▶ [Instructions to follow]:
Give back exactly the lines running from the line that holds "Recreate this object" through the line that holds "# out from the", ends included, and no other lines.
--- BEGIN Source records ---
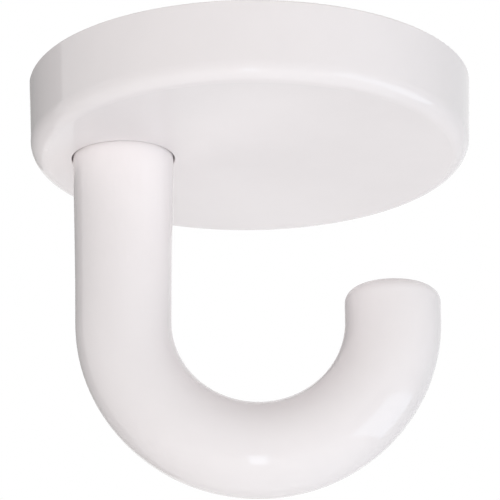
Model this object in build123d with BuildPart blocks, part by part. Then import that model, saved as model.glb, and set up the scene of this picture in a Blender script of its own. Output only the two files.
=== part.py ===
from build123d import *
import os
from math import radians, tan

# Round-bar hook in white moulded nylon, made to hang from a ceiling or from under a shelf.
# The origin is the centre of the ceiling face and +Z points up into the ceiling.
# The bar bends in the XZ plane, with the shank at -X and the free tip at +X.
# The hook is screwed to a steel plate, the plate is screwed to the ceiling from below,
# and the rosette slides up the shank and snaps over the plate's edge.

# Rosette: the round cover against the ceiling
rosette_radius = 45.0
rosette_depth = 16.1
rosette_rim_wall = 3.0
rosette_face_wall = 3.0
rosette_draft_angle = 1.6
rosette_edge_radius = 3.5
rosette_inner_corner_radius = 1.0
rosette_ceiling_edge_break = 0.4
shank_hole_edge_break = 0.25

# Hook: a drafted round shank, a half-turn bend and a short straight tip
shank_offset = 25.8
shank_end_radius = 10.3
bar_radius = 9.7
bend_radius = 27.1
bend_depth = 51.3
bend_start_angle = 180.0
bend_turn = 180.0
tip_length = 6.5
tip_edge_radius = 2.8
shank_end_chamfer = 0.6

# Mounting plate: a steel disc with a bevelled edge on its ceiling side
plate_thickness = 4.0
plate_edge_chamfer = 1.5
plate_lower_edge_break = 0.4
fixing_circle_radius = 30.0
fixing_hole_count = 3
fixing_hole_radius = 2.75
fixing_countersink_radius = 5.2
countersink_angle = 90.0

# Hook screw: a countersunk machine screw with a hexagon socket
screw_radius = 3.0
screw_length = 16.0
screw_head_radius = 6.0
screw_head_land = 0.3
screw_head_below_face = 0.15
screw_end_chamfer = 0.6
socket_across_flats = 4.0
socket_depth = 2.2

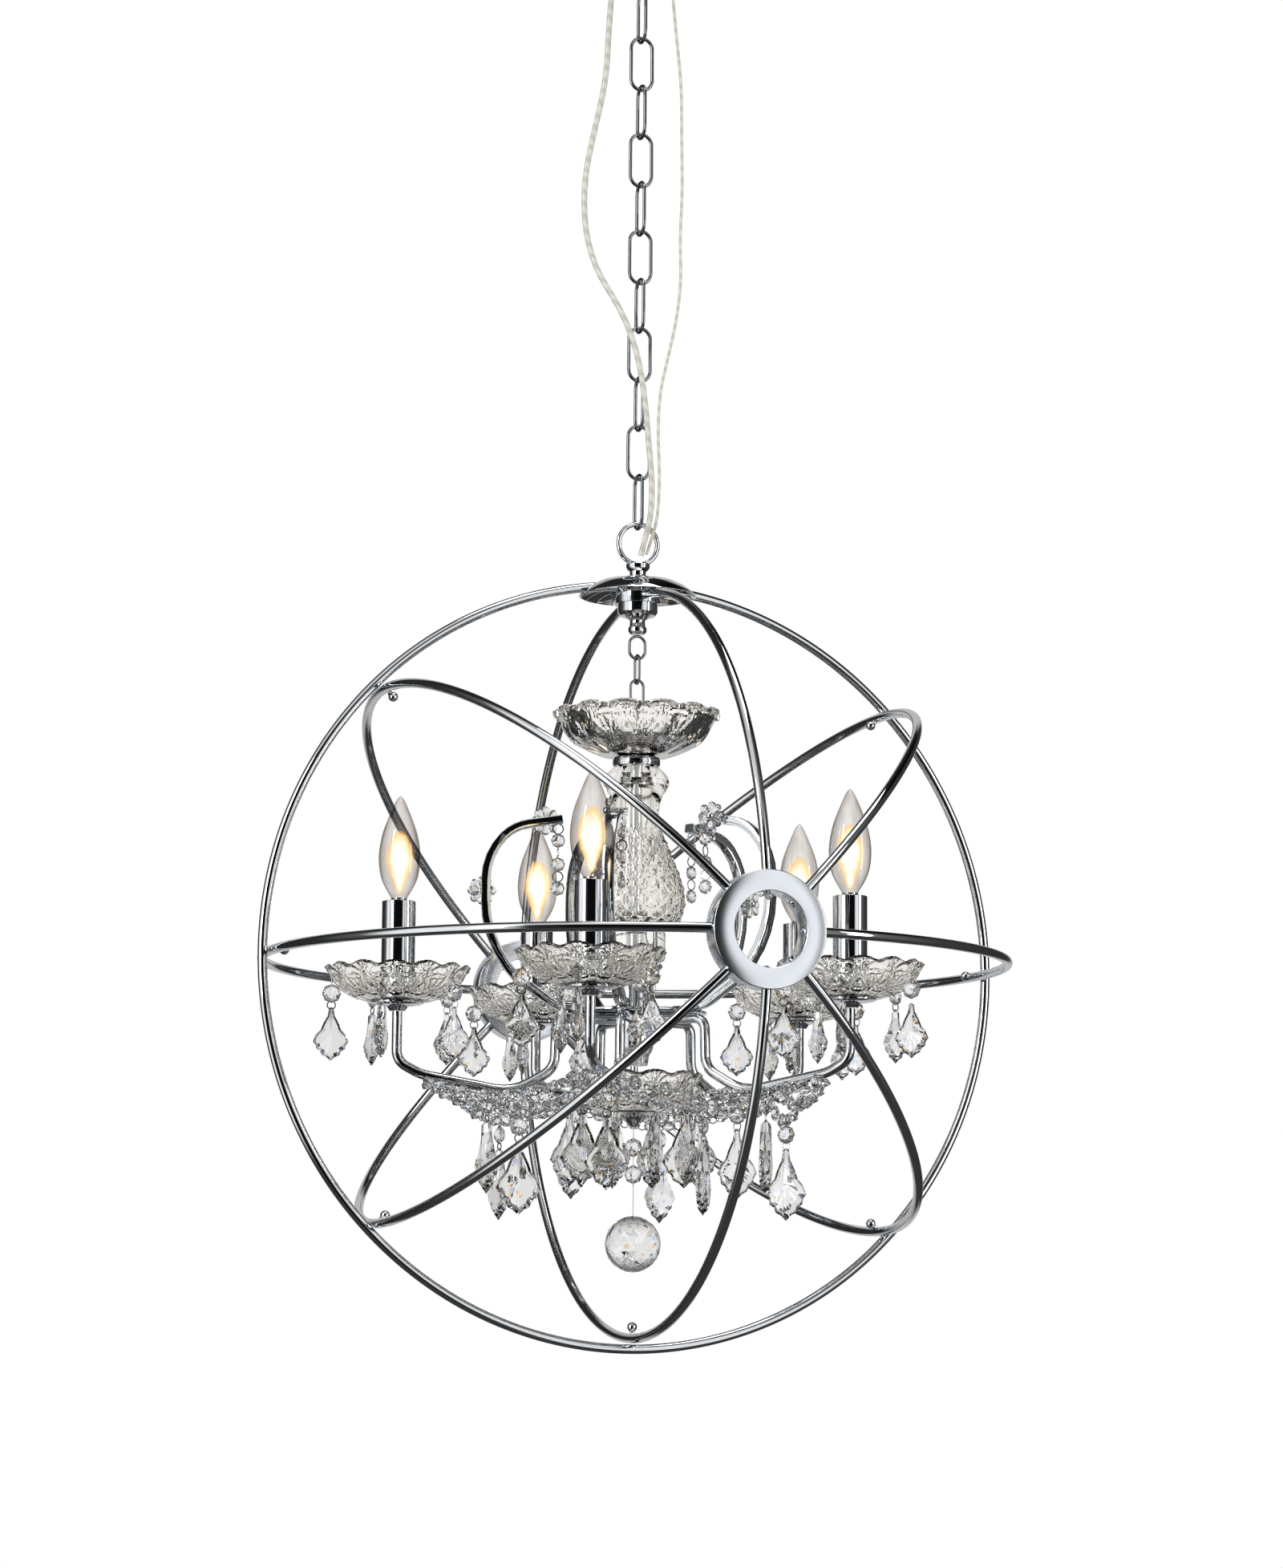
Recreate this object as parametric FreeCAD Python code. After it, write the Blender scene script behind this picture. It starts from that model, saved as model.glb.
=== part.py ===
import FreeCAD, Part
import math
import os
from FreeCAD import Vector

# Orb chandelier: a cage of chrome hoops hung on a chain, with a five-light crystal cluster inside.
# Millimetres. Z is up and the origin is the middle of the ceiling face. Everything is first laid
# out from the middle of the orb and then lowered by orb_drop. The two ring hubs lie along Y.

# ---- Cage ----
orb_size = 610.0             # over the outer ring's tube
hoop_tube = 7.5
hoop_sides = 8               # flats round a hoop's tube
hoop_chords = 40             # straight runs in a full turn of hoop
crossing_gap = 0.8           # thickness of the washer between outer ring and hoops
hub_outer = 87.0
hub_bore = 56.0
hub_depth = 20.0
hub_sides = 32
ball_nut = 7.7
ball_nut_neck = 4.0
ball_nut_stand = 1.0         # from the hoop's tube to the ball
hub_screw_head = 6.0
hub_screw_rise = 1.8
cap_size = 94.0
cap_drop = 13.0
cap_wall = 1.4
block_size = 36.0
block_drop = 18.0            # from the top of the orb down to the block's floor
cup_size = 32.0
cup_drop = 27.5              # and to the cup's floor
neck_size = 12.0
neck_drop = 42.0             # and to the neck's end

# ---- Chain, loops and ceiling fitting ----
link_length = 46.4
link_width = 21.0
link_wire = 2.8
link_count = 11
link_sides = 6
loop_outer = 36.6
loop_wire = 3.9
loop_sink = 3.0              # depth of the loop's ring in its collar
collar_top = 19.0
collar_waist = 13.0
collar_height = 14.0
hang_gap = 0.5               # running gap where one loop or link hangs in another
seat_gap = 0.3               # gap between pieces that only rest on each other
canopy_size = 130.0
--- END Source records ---
▶ [Written answer]:
Recreate this object as parametric FreeCAD Python code. After it, write the Blender scene script behind this picture. It starts from that model, saved as model.glb.
=== part.py ===
import FreeCAD, Part
import math
import os
from FreeCAD import Vector

# Orb chandelier: a cage of chrome hoops hung on a chain, with a five-light crystal cluster inside.
# Millimetres. Z is up and the origin is the middle of the ceiling face. Everything is first laid
# out from the middle of the orb and then lowered by orb_drop. The two ring hubs lie along Y.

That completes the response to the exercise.